DATA EXCERPTS >>
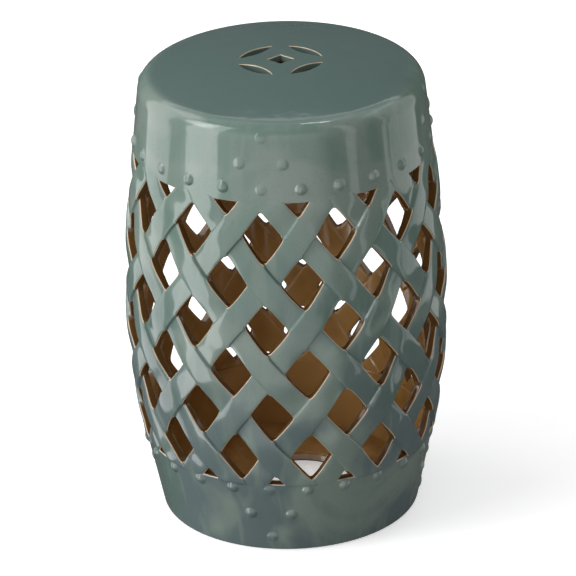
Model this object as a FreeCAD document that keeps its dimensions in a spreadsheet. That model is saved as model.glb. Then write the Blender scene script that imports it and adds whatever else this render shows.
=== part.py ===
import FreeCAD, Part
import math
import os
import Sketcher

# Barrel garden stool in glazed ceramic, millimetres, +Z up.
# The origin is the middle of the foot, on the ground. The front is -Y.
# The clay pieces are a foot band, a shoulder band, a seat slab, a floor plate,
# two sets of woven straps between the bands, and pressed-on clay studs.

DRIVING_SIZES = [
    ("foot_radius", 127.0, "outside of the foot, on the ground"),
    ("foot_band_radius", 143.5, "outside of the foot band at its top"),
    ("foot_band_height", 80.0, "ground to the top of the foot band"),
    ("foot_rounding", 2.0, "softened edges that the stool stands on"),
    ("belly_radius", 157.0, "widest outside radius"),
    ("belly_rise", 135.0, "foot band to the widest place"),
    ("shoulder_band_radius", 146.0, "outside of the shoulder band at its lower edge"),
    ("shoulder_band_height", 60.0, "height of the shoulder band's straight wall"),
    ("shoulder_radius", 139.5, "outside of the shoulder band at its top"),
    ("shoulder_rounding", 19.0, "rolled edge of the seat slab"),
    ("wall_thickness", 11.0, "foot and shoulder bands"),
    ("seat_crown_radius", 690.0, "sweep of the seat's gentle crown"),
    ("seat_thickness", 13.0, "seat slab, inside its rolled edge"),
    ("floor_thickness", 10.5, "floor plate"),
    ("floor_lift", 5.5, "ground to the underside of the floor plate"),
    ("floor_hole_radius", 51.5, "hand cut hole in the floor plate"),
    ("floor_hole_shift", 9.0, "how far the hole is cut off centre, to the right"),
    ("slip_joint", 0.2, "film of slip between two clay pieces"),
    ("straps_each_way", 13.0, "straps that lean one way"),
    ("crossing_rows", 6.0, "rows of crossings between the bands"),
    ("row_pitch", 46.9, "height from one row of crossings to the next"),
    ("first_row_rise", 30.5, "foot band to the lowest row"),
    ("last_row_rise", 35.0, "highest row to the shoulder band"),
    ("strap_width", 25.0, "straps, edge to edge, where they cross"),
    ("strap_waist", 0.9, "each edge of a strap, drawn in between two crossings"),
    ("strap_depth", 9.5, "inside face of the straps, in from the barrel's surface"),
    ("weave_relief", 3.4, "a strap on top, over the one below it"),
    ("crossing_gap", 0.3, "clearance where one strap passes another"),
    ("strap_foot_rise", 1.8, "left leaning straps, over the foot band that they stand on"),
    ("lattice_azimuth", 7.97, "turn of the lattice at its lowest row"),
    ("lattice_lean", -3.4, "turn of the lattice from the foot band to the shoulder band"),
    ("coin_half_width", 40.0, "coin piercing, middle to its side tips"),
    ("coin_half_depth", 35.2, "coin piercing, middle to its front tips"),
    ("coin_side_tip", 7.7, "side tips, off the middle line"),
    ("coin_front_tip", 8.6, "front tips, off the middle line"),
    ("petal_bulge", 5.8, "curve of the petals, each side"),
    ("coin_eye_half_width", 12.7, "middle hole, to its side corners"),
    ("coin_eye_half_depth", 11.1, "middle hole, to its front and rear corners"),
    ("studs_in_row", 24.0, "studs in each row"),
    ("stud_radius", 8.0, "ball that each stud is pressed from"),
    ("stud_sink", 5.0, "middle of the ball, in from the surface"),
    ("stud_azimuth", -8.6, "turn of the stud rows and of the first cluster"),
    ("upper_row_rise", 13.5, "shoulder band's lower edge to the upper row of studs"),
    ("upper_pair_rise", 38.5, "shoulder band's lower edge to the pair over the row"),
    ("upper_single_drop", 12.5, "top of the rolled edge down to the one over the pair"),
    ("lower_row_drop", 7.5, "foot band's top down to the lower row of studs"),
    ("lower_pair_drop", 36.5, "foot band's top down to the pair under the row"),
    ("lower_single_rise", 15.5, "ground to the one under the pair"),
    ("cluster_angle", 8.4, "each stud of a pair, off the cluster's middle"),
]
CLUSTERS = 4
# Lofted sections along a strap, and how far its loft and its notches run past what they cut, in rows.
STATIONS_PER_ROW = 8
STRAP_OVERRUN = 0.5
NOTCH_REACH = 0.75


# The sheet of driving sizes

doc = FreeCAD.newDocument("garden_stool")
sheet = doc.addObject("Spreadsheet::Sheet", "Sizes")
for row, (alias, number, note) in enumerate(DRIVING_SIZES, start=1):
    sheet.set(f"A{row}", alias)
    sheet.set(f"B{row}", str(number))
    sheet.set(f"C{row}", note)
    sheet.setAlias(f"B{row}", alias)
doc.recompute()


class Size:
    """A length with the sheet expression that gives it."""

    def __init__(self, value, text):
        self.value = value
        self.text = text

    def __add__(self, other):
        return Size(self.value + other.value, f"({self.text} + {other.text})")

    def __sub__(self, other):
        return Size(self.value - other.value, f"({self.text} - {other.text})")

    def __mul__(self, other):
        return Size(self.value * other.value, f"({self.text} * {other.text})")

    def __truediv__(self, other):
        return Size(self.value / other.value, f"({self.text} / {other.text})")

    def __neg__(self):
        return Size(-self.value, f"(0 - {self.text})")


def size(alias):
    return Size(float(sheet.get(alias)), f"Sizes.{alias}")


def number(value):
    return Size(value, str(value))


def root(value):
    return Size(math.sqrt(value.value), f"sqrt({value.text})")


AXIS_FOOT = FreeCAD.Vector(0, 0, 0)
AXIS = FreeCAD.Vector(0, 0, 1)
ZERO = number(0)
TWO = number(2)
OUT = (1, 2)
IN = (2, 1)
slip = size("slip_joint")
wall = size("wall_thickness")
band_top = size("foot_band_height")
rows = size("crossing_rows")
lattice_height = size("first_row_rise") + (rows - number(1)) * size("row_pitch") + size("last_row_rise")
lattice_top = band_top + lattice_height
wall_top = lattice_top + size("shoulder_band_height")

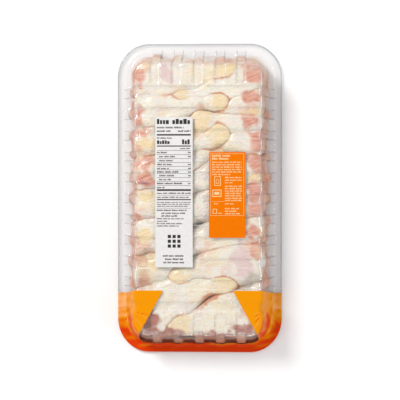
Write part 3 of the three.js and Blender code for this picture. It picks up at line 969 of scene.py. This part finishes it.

GOAL >>
Repeat the records above line by line, from the first line through the line that contains "# two sets of".

THE RESULT >>
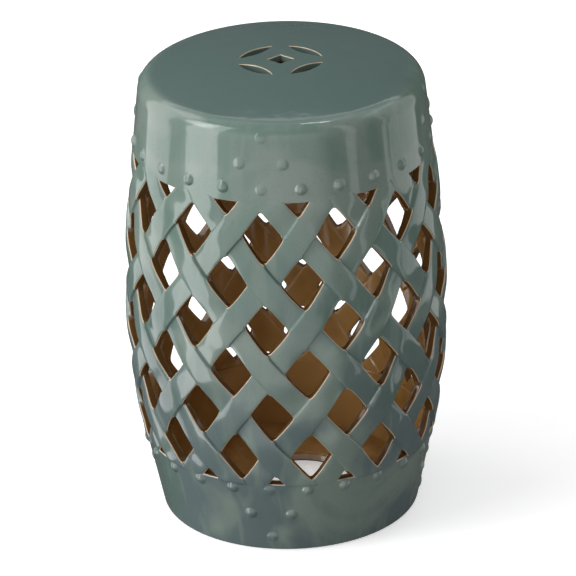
Model this object as a FreeCAD document that keeps its dimensions in a spreadsheet. That model is saved as model.glb. Then write the Blender scene script that imports it and adds whatever else this render shows.
=== part.py ===
import FreeCAD, Part
import math
import os
import Sketcher

# Barrel garden stool in glazed ceramic, millimetres, +Z up.
# The origin is the middle of the foot, on the ground. The front is -Y.
# The clay pieces are a foot band, a shoulder band, a seat slab, a floor plate,
# two sets of woven straps between the bands, and pressed-on clay studs.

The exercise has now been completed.